Su Gorbaciov, «La storia non è stata ancora generosa», racconrta. «In un ristorante non ho visto il calore dei russi verso quel politico. Ma un giorno si riconoscerà che il suo ruolo è stato molto importante. La sua è stata la presa di coscienza che il sistema sovietico non stava in piedi».
Tutti noi abbiamo pensato che davvero fosse finito il tempo delle dittature: Spagna, Portogallo, Grecia, Cile, Brasile, Argentina. Erano cadute tutte.
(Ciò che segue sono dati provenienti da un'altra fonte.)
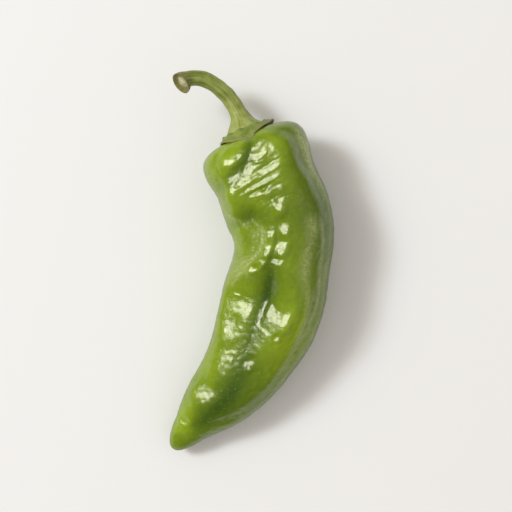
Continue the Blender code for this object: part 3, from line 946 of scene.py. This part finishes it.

La sensazione era che fosse scattato il tempo della libertà
Ma anche l’Occidente nei confronti dell’Urss «era stato prudente per questioni di realpolitik». Anche da parte dell’amministrazione Kennedy ci si rendeva conto che uno scontro armato nel cuore dell’Europa sarebbe stato un disastro. «Quando Kennedy va lì, con quel discorso in cui disse Ich bin ein Berliner, recupera consenso e sensatezza». Ma anche la realpolitik di Willi Brandt «presupponeva l’esistenza di due blocchi. Il ragionamento era quello. La contrapposizione era strutturale, sembrava impossibile immaginare un mondo senza quella divisione».
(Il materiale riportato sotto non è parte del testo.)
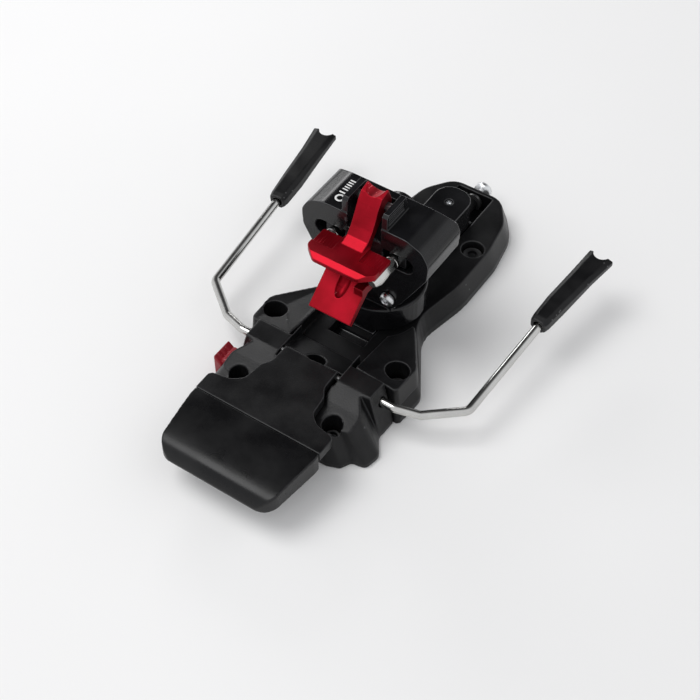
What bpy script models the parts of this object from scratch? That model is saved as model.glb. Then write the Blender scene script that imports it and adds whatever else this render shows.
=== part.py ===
"""Heel unit of a pin touring binding, with its ski brake.

The frame: Z is up from the ski's top sheet, which is the plane Z = 0. The toe of the ski is
toward -Y and its tail toward +Y. The origin is on the turret's vertical axis. The binding is
shown in touring mode: the turret's pins point to the toe, both heel risers are folded over
the front, and the brake is locked with its pedal down and its arms lifted.

All lengths below are in millimetres, and the helper functions turn them into metres.
"""

import math

import bmesh
import bpy
from mathutils import Matrix, Vector

MM = 0.001
GAP = 0.3                   # clearance between pieces that touch or slide
SIDES = (("left", -1), ("right", 1))

# Base plate and brake housing
BASE_TOP = 11.0
BASE_REAR = 68.5
EAR_TOP = 18.0
EAR_FRONT = -36.1
BASE_SCREWS_FRONT = (24.6, -28.1)
BASE_SCREWS_REAR = (14.2, 38.0)
BASE_HOLE_RADIUS = 4.1
SCREW_HEAD_BOTTOM = 5.5
HOUSING_TOP = 14.4
HOUSING_PEAK = 19.5
SHOULDER_TOP = 18.7
HOUSING_REAR = -36.4
BRAKE_SCREWS_FRONT = (18.7, -57.3)
BRAKE_SCREW_REAR = (0.0, -39.8)
BRAKE_HOLE_RADIUS = 3.4

# Length adjustment: the carriage slides in the base's T-slot
SLOT_HALF = 7.2
SLOT_FOOT_HALF = 9.4
SLOT_FLOOR = 3.0
SLOT_STEP = 6.4
DECK_REAR = -22.0            # the base's front deck covers the slot's foot up to here
CARRIAGE_FRONT = -23.0
CARRIAGE_NECK_FRONT = -15.6
CARRIAGE_REAR = 49.5
CARRIAGE_FORWARD = 6.0      # travel toward the toe
CARRIAGE_BACK = 12.5        # travel toward the tail
SLOT_REAR = CARRIAGE_REAR + CARRIAGE_BACK + 2.2
LENGTH_SCREW_HEIGHT = 7.2

# Turret, which turns about the Z axis on the carriage's post
FOOT_RADIUS = 16.0
FOOT_BOTTOM = 11.6
FOOT_TOP = 22.0
TOWER_FRONT = -11.5
TOWER_REAR = 8.4
TOWER_TOP = 63.4
BARREL_TOP = 57.4
CHANNEL_HALF = 6.5
CHANNEL_FLOOR = 51.5
CHANNEL_REAR = 2.6
RIB_HALF = 8.6              # outer faces of the two ribs beside the channel
POST_RADIUS = 7.0
TONGUE_TOP = 22.0
TONGUE_HALF = 7.0
TONGUE_FRONT = 17.0
TONGUE_REAR = 52.0
LATERAL_AXIS_HEIGHT = 16.0  # the lateral spring's axis
SET_SCREW_Y = 44.0
TURRET_SCREWS = (10.0, 27.5)  # X and Z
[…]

Poi tutto crollò. «L’ho visto negli occhi di Nicolau Ceausescu, che, durante un discorso sente dei fischi. Prima isolati. Poi una marea. Finisce per scappare dalla sua residenza. In elicottero. Lì ho capito che si trattava di un tipo di storia inedita. La fine della storia, come dice Fukuyama. Tutti noi abbiamo pensato che davvero fosse finito il tempo delle dittature: Spagna, Portogallo, Grecia, Cile, Brasile, Argentina. Erano cadute tutte». La sensazione era che fosse scattato il tempo della libertà. «Fine del conflitto tra regimi autoritari e regimi democratici. Il mondo appariva aperto. Proprio in quel momento si preparava l’Europa Unita».
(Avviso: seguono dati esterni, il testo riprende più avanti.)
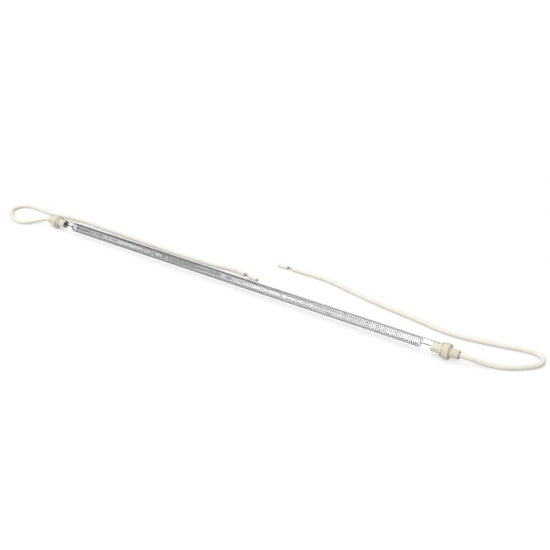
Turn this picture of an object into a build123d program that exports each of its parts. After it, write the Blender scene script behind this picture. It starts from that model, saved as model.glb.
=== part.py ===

E adesso? «Possiamo dire oggi che il panorama del mondo dopo l’89 è pienamente cambiato. Democrazia e libertà non sono acquisiti per sempre. Invece per molti cittadini l’idea di una semplificazione delle decisioni attraverso forme non democratiche è migliore, e inevitabile. Siamo in una condizione del tutto inedita. Salutiamo la caduta del muro, ma dobbiamo chiederci se non siamo in una condizione di minaccia della libertà».
«Pensiamo alla drammatica situazione sudamericana, alla Spagna, alla stessa città di Dresda, che si considera sotto attacco “neonazista”. In tutta Europa si parla di muri, e divisioni costituzionali. Guardate quello che succede in Inghilterra, nei guai da anni con la Brexit. Guardate gli Stati Uniti, con il possibile impeachment a Trump. Ovunque troviamo elementi di destabilizzazione. Di fronte a tutto questo, e di fronte a elementi come la recessione economica (che dura da 11 anni). Per la prima volta l’Occidente ha smesso di crescere, è descresciuto, con un effetto politico sociale drammatico».
Citando Amos Oz, Veltroni conclude dicendo che identità e cultura non sono ossimori. Ma puri dati di realtà. L’ideologia sovranista è rimasta. Ed è applicata in tutto il mondo con gli stessi temi, lo stesso linguaggio, le stesse metodologie. Se una donna di 98 anni deve girare con la scorta è perché il mondo si è capovolto. Ecco, noi dobbiamo combattere contro il fatto che diventino praticabili parole, climi, violenze, che erano una volta impraticabili. Alla paura dobbiamo rispondere con la speranza razionale, ma dobbiamo tenere presente i problemi sociali che generano quelle ideologie, e neo ideologie.